Shoppers pick fruit at a supermarket in Yantai, Shandong province. (TANG KE/FOR CHINA DAILY)
China's consumer prices dropped for the third consecutive month in December, indicating subdued demand and prompting calls for additional stimulus measures to invigorate domestic demand and encourage consumption.
While China's continued economic recovery is still facing pressures from insufficient demand, analysts said China is capable of registering notable economic growth this year amid a gradual recovery in consumption, investment and the stabilization of the property market.
Looking ahead, they said China's consumer prices will gradually rise in the following months at a moderate rate, with the economic recovery gaining further momentum this year.
Data from the National Bureau of Statistics showed on Friday that the country's consumer price index, a main gauge of inflation, dropped by 0.3 percent year-on-year in December after a 0.5 percent drop in November. For the full year of 2023, the CPI rose by 0.2 percent year-on-year.
Zhang Xuewu, chief of the price analysis and forecasting division at the Price Monitoring Center, which is part of the National Development and Reform Commission, said the CPI decline is mainly due to the decline in food prices, particularly pork prices.
Within the CPI, food prices fell 3.7 percent year-on-year in December, compared with a 4.2 percent drop in November.
Zhou Maohua, a macroeconomic researcher at China Everbright Bank, said China's consumer prices tumbled in some months of 2023 due to fluctuations in food prices, declining crude oil prices and a high base effect.
"While China's domestic consumer demand experienced a moderate recovery last year, the recovery of consumer demand lagged behind the development of production and supply, putting pressure on prices," he said.

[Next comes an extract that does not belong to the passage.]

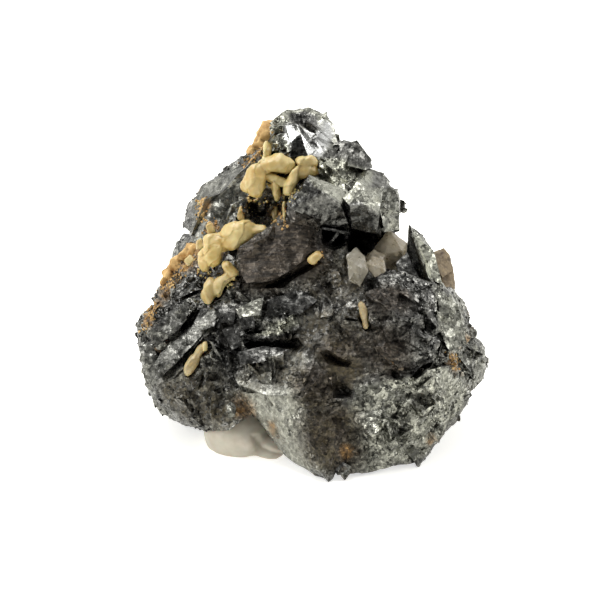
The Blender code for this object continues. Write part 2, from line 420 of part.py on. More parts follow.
def add_crystal(name, where, normal, size, rng, collection):
    """One truncated tetrahedron, sunk about half into the ore, with one corner outwards."""
    turn = Quaternion(Vector((rng.uniform(-1, 1), rng.uniform(-1, 1), rng.uniform(-1, 1))).normalized(),
                      rng.uniform(0, 2 * math.pi))
    cut = rng.uniform(0.12, 0.3) if size > CUT_CORNERS_FROM else 0.0
    points = tetrahedron_points(size * MM, cut)
    centre = where - normal * size * MM * rng.uniform(0.02, 0.12)
    add_object(name, hull([turn @ p + centre for p in points]), collection, helper=True)


def add_druses(tree, collection):
    """The small crystals on the front: each is dropped straight back onto the ore."""
    rng = random.Random(DRUSE_SEED)
    for name, ((across, up), spread, count, smallest, largest) in DRUSES.items():
        for number in range(count):
            reach = spread * math.sqrt(rng.random())
            angle = rng.uniform(0, 2 * math.pi)
            start = placed(across + reach * math.cos(angle), up + reach * math.sin(angle), DROP_FROM)
            size = rng.uniform(smallest, largest)
            where, normal, _, _ = tree.ray_cast(start, -TO_EYE)
            if where is not None:
                add_crystal(f"{name}_{number}", where, normal, size, rng, collection)


def add_rear_crystals(tree, collection, count, smallest, largest):
    """Crystals and lumps round the hidden rear, each dropped from a ring outside towards the middle."""
    rng = random.Random(BACK_SEED)
    ring, lowest, highest = REAR_RING
    for number in range(count):
        angle = rng.uniform(0, math.pi)
        start = Vector((math.cos(angle) * ring, math.sin(angle) * ring, rng.uniform(lowest, highest))) * MM
        aim = placed(rng.uniform(-14, 14), rng.uniform(-14, 14), -8)
        size = rng.uniform(smallest, largest)
        where, normal, _, _ = tree.ray_cast(start, (aim - start).normalized())
        if where is not None and normal.dot(TO_EYE) < REAR_FACING:
            add_crystal(f"rear_crystal_{number}", where, normal, size, rng, collection)


def boolean(obj, operation, collection=None, other=None):
    """Joins or cuts the object, and makes the result its own mesh."""
    modifier = obj.modifiers.new(operation.lower(), "BOOLEAN")
    modifier.operation = operation
    modifier.solver = "EXACT"
    if collection:
        modifier.operand_type = "COLLECTION"
        modifier.collection = collection
    else:
        modifier.object = other
    graph = bpy.context.evaluated_depsgraph_get()
    mesh = bpy.data.meshes.new_from_object(obj.evaluated_get(graph))
    obj.modifiers.clear()
    old = obj.data
    obj.data = mesh
    bpy.data.meshes.remove(old)


def thin(obj, triangles):
    """Takes out the slivers that the joins leave, down to that many triangles."""
    modifier = obj.modifiers.new("thin", "DECIMATE")
    modifier.ratio = triangles / len(obj.data.polygons)
    graph = bpy.context.evaluated_depsgraph_get()
    mesh = bpy.data.meshes.new_from_object(obj.evaluated_get(graph))
    obj.modifiers.clear()
    obj.data = mesh


def keep_main_body(obj):
    """Drops sealed pockets and loose crumbs, merges slivers, and leaves the one outer skin as triangles."""
    bm = bmesh.new()
    bm.from_mesh(obj.data)
    bmesh.ops.remove_doubles(bm, verts=bm.verts, dist=WELD)
    bmesh.ops.dissolve_degenerate(bm, edges=bm.edges, dist=WELD)
    unseen = set(bm.faces)
    shells = []
    while unseen:
        shell = [unseen.pop()]
        for face in shell:
            for edge in face.edges:
                fresh = [f for f in edge.link_faces if f in unseen]
                unseen.difference_update(fresh)
                shell.extend(fresh)
        shells.append(shell)
    shells.sort(key=lambda faces: sum(f.calc_area() for f in faces))
    for shell in shells[:-1]:
        bmesh.ops.delete(bm, geom=shell, context="FACES")
    bmesh.ops.triangulate(bm, faces=bm.faces)
    bmesh.ops.delete(bm, geom=[e for e in bm.edges if not e.link_faces], context="EDGES")
    for _ in range(MENDING_TURNS):
        shared = [e for e in bm.edges if len(e.link_faces) > 2 and e.calc_length() < SHORT_EDGE]
        bmesh.ops.collapse(bm, edges=shared)
    filled = bmesh.ops.holes_fill(bm, edges=[e for e in bm.edges if e.is_boundary])
    bmesh.ops.triangulate(bm, faces=filled["faces"])
    bm.to_mesh(obj.data)
    bm.free()


def lens_bmesh(centre, halves, turn, lean, bend, grow):
    """A saddle-curved lens of siderite: a round form squared off a little, bent along its length."""
    bm = bmesh.new()
    bmesh.ops.create_icosphere(bm, subdivisions=2, radius=1.0)
    half_long, half_wide, half_thick = (half + grow for half in halves)
    turn_in_picture = Matrix.Rotation(math.radians(turn), 3, "Z") @ Matrix.Rotation(math.radians(lean), 3, "Y")
    for vert in bm.verts:
        a, b, c = (math.copysign(abs(x) ** LENS_SQUARENESS, x) for x in vert.co)
        local = Vector((a * half_long, b * half_wide + bend * (1 - a * a) * half_wide, c * half_thick))
        across, up, out = turn_in_picture @ local + Vector(centre)
        vert.co = placed(across, up, out)
    return bm


def ball_bmesh(centre, radius, grow, rng):
    """A crust lump: a ball with its corners pushed about."""
    bm = bmesh.new()
    bmesh.ops.create_icosphere(bm, subdivisions=1, radius=1.0)
    for vert in bm.verts:
        reach = radius * rng.uniform(0.82, 1.16) + grow
        across, up, out = Vector(centre) + vert.co * reach
        vert.co = placed(across, up, out)
    return bm


def prism_bmesh(foot, tip, half_width, point_share, grow):
    """A six-sided quartz crystal from foot to tip, with its six point faces."""
    foot, tip = placed(*foot), placed(*tip)
    along = (tip - foot).normalized()
    side = along.cross(Vector((0, 1, 0))).normalized()
    width, extra = (half_width + grow) * MM, grow * MM
    shoulder = tip - along * (tip - foot).length * point_share
    points = [tip + along * extra]
    for step in range(6):
        spoke = Quaternion(along, step * math.pi / 3 + 0.2) @ side * width
        points += [foot - along * extra + spoke * 0.9, shoulder + spoke]
    return hull(points)


def union_of(name, bmeshes, material, collection, keep_share=1.0):
    """One solid of several overlapping shapes, thinned to that share of its triangles, as a finished piece."""
    parts = collection_of(f"{name}_parts")
    first, *rest = bmeshes
    obj = add_object(name, first, collection)
    for number, bm in enumerate(rest):
        add_object(f"{name}_part_{number}", bm, parts, helper=True)
    if rest:
        boolean(obj, "UNION", collection=parts)
        keep_main_body(obj)
        thin(obj, len(obj.data.polygons) * keep_share)
    give_finish(obj, material)
    return obj


def putty_bmesh(centre, halves, height, grow, rng):
    """A soft lump: rings that swell from a flat foot and close over the top."""
    bm = bmesh.new()
    halves = [half + grow for half in halves]
    height += grow
    waves = [(rng.uniform(0.02, 0.05), times, rng.uniform(0, 2 * math.pi)) for times in (2, 3, 5)]
    rings = []
    for ring in range(PUTTY_RINGS):
        share = ring / (PUTTY_RINGS - 1)
        swell = PUTTY_FOOT + (1 - PUTTY_FOOT) * math.sin(math.pi / 2 * min(share * 2, 1))
        closing = math.sqrt(max(0.02, 1 - max(0.0, (share - 0.3) / 0.7) ** 2))
        row = []
        for side in range(PUTTY_SIDES):
            angle = 2 * math.pi * side / PUTTY_SIDES
            wave = 1 + sum(size * math.sin(times * angle + phase) for size, times, phase in waves)
            x = centre[0] + math.cos(angle) * halves[0] * swell * closing * wave
            y = -centre[1] + math.sin(angle) * halves[1] * swell * closing * wave
            row.append(bm.verts.new(Vector((x, y, height * share)) * MM))
        rings.append(row)
    for low, high in zip(rings, rings[1:]):
        for side in range(PUTTY_SIDES):
            after = (side + 1) % PUTTY_SIDES
            bm.faces.new((low[side], low[after], high[after], high[side]))
    bm.faces.new(rings[-1])
    bm.faces.new(reversed(rings[0]))
    return bm


def joined_blocks(model):
    """The blocks, the fillings between them and the two inner bodies as one solid."""
    blocks = collection_of("blocks")
    for name, block in ALL_BLOCKS.items():
        add_object(name, hull(block_points(*block)), blocks, helper=True)
    for name, (names, set_back) in FILLINGS.items():
        add_object(name, hull(filling_points(names, set_back)), blocks, helper=True)
    inner_bodies = {name: hull([placed(*corner) for corner in corners]) for name, corners in CORES.items()}
    add_object("core_upper", inner_bodies["core_upper"], blocks, helper=True)
    ore = add_object("tetrahedrite", inner_bodies["core_lower"], model)
    boolean(ore, "UNION", collection=blocks)
    return ore


def cut_gashes(ore):
    """Cuts the gashes and hollows."""
    cutters = collection_of("cutters")
    for name, (mouth, floor) in GASHES.items():
        add_object(name, hull([placed(*corner) for corner in mouth + floor]), cutters, helper=True)
    boolean(ore, "DIFFERENCE", collection=cutters)
    keep_main_body(ore)


def cut_at_table(ore):
    """Gives the ore its flat rests: everything that would reach below the table goes."""
    below = collection_of("below_table")
    box = add_object("below_table_box", box_bmesh(*BELOW_TABLE), below, helper=True)
    boolean(ore, "DIFFERENCE", other=box)


def seat_shapes():
    """For each piece that sits in the ore, its shapes a little grown."""
    rng = random.Random(LUMP_SEED)
    seats = {name: [lens_bmesh(*lens, grow=SEAT_GAP) for lens in lenses] for name, lenses in SIDERITE.items()}
    for name, balls in CRUSTS.items():
        seats[name] = [ball_bmesh(centre, radius, SEAT_GAP, rng) for centre, radius in balls]
    seats["quartz"] = [prism_bmesh(*prism, grow=SEAT_GAP) for prism in QUARTZ_PRISMS]
    seats["ankerite"] = []
    for block in ANKERITE_BLOCKS.values():
        points = block_points(*block)
        middle = sum(points, Vector()) / len(points)
        seats["ankerite"].append(hull([p + (p - middle).normalized() * BLOCK_SEAT_GAP * MM for p in points]))
    seats["putty"] = putty_lumps(SEAT_GAP)
    return seats


def cut_seats(ore):
    """Cuts a seat for each of the other pieces, a little wider than the piece itself."""
    for name, shapes in seat_shapes().items():
        seats = collection_of(f"{name}_seats")
        for number, bm in enumerate(shapes):
            add_object(f"{name}_seat_{number}", bm, seats, helper=True)
        boolean(ore, "DIFFERENCE", collection=seats)


def ore_body(model):
    """The grey ore as one solid: the blocks, the studding crystals, and then the cuts."""
    ore = joined_blocks(model)
    crystals = collection_of("crystals")
    tree = surface_of(ore)
    add_druses(tree, crystals)
    add_rear_crystals(tree, crystals, *REAR_CRYSTALS)
    boolean(ore, "UNION", collection=crystals)
    cut_gashes(ore)
    thin(ore, ORE_TRIANGLES)
    cut_seats(ore)
    cut_at_table(ore)
    keep_main_body(ore)
    give_finish(ore, "tetrahedrite")
    return ore


def box_bmesh(centre, sides):
    """A plain box."""
    bm = bmesh.new()
    bmesh.ops.create_cube(bm, size=1.0)
    bmesh.ops.scale(bm, vec=sides, verts=bm.verts)
    bmesh.ops.translate(bm, vec=centre, verts=bm.verts)
    return bm


def set_pieces(model):
    """The pieces that sit in the ore or under it: siderite, iron crusts, quartz, carbonate and putty."""
    for name, lenses in SIDERITE.items():
        union_of(name, [lens_bmesh(*lens, grow=0.0) for lens in lenses], "siderite", model, LENS_SHARE)
    rng = random.Random(LUMP_SEED)
    for name, balls in CRUSTS.items():
        union_of(name, [ball_bmesh(centre, radius, 0.0, rng) for centre, radius in balls], "iron_crust", model)
    union_of("quartz", [prism_bmesh(*prism, grow=0.0) for prism in QUARTZ_PRISMS], "quartz", model)
    blocks = [hull(block_points(*block)) for block in ANKERITE_BLOCKS.values()]
    union_of("ankerite", blocks, "ankerite", model)
    union_of("putty", putty_lumps(0.0), "putty", model)


def putty_lumps(grow):
    """The putty's lumps, the same each time, grown by that much."""
    rng = random.Random(LUMP_SEED)
    return [putty_bmesh(centre, halves, height, grow, rng) for centre, halves, height in PUTTY_LUMPS.values()]


def centre_on_origin(model):
    """Moves every piece so that the whole stands on z = 0 with its box centred over the origin."""
    pieces = [obj for obj in model.objects if not obj.hide_render]
    corners = np.array([vert.co for obj in pieces for vert in obj.data.vertices])
    low, high = corners.min(axis=0), corners.max(axis=0)
    shift = Vector((-(low[0] + high[0]) / 2, -(low[1] + high[1]) / 2, -low[2]))
    for obj in pieces:
        obj.data.transform(Matrix.Translation(shift))
    print("moved by", [round(value / MM, 3) for value in shift], "mm")


def main():
    for obj in list(bpy.data.objects):
        bpy.data.objects.remove(obj)
    model = collection_of("model")
    ore_body(model)
    set_pieces(model)
    centre_on_origin(model)


main()
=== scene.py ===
# Tetrahedrite with siderite, quartz, ankerite and iron crusts, propped on a pinch of putty.
# Lengths are in millimetres here and become metres where they reach Blender.
import itertools
import math

import bmesh
import bpy
import numpy as np
from mathutils import Euler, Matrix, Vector
from mathutils.bvhtree import BVHTree


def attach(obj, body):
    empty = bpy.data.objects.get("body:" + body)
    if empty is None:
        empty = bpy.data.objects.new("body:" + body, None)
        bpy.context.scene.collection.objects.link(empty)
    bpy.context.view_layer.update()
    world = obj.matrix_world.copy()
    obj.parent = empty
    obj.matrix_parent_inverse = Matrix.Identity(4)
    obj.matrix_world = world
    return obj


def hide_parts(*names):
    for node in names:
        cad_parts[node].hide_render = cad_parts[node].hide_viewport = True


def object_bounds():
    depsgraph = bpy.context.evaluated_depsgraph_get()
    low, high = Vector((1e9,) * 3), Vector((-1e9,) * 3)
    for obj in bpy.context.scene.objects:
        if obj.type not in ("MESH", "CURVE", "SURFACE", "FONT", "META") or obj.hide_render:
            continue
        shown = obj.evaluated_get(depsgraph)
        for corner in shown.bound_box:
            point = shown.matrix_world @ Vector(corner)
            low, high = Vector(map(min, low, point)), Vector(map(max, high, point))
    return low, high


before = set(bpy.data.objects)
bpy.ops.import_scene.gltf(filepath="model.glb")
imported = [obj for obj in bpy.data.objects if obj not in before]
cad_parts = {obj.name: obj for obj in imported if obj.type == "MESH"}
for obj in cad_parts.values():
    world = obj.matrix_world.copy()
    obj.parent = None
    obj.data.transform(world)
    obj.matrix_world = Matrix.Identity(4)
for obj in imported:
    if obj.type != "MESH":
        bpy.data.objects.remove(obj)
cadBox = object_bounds()
mm = 0.001
body = "root"

# The camera that took the specimen, and the pixel grid that the spots below are read in.
camera = {
    "lens": 300.0,
    "sensor": 36.0,
    "distance": 790.0,
    "elevation": 20.0,
    "aim": (-2.0, -3.591, 22.5),
    "imageSide": 600,
}


# Arrays of points and triangles

def arraysOf(mesh):
    # A mesh's points in millimetres and its triangles.
    mesh.calc_loop_triangles()
    points = np.empty(len(mesh.vertices) * 3)
    mesh.vertices.foreach_get("co", points)
    triangles = np.empty(len(mesh.loop_triangles) * 3, dtype=np.int32)
    mesh.loop_triangles.foreach_get("vertices", triangles)
    return points.reshape(-1, 3) / mm, triangles.reshape(-1, 3)


def nodeShape(name):
    # A CAD node's mesh is loose triangles, so its doubles are merged here.
    return merged(*arraysOf(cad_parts[name].data))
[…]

The growth in core CPI, which excludes volatile food and energy prices and is deemed a better gauge of the supply-demand dynamic in the economy, came in at 0.6 percent year-on-year in December, the same as in November.
China's producer price index, which gauges factory-gate prices, dropped by 2.7 percent year-on-year in December, following a 3 percent fall in November, the NBS said. For the whole year of 2023, China's PPI dipped 3 percent.
Zhou said the PPI decline is mainly due to lackluster market demand, declining energy prices and the relatively high comparison base in the previous year.
"The PPI contraction in 2023 indicates the imbalance of demand and supply in the industrial sector," Zhou said. "Meanwhile, the narrowing decline in PPI points to the gradual improvement in the operation conditions among the industrial and manufacturing sectors, fueled by the continued recovery in demand and the strong macro policy support."
Zhou said he believes the prices will rise gradually this year with the improvement in pork prices and the rebound in consumption. He called for more steps to boost consumption and promote a more balanced recovery.
Zhang from the NDRC's Price Monitoring Center said China has the conditions and capabilities to promote economic recovery and register notable growth this year, given the continued recovery trend, existing policies taking effect gradually and more stimulus in the offing. Zhang estimated that China's CPI will rise mildly while the PPI will likely register positive growth in the following months this year.
A new report forecast that China's economy will maintain steady growth this year with an estimated GDP growth rate of around 5.3 percent. The report was released by the Center for Forecasting Science, part of the Chinese Academy of Sciences, on Tuesday.